Synthesis: An Autonomous Multi-Agent Research Engine
Overview
Synthesis is what happens when you point a "don't-trust-output-you-can't-trace" instinct straight at language models. The product is the visualization of the agent graph: a planner decomposes your question into sub-questions, a pool of researchers chases each one down in parallel (search → fetch → chunk → embed → retrieve), a synthesizer writes a cited report, and a critic verifies every claim against its sources — all streamed to a live control room over SSE.
Tech Stack
Challenges
- Multiple researchers run at once, but SSE is a single ordered stream — fanning parallel agents into one timeline without races was the biggest time sink.
- A model will happily write "[3]" after any sentence; citations had to be verified against the actual cited text, not taken on faith.
- Knowing when all the concurrent producers were genuinely done — completion under load is deceptively hard.

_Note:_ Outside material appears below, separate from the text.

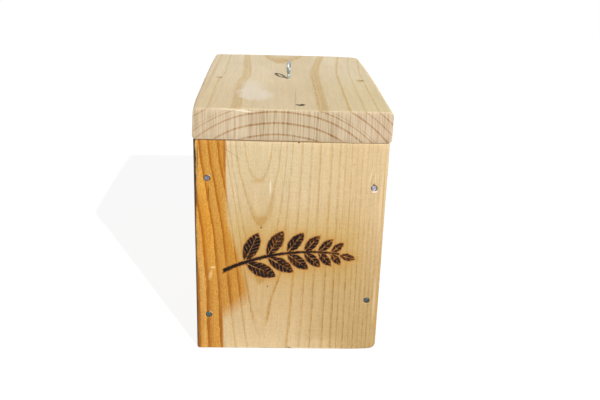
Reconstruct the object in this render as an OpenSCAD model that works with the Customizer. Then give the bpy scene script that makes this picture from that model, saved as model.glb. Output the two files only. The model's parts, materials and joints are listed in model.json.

- Making the offline mode a real path, not a toy — the same orchestration, just with different leaves.
Solution
Agents never touch React; they emit typed RunEvents onto a many-producer / single-consumer event bus, and the SSE route drains it, so the UI is a pure projection of what the graph actually did. Citation integrity is a first-class check — the critic re-reads each claim against the passages it cites, labels confidence (supported / single-source / disputed), and can trigger a bounded revise loop. Every capability (LLM, search, embeddings, vector store) is an interface with a real and a mock implementation, selected at the boundary by env, so the agents only ever see the interface. There's even an MCP server exposing the research tools.
Outcome
Point it at a question and the lanes fill in real time — tool calls landing, sources registering, a report typing itself with inline citations, a per-claim confidence ledger, and an interactive evidence graph — then a shareable /run/<id> URL and a token + USD cost meter at the end. Dangling citations get caught and surfaced, so the confidence labels come from verification, not the model's own self-assessment.
What I'd do differently
SSE is one-way, so "stop" is a client-side AbortController rather than a real server signal — WebSockets would buy genuine mid-run control. The in-memory vector store is perfect for demos but pgvector is the path to anything that survives a restart, and the bounded revise loop is a cost-versus-quality dial, not a guarantee.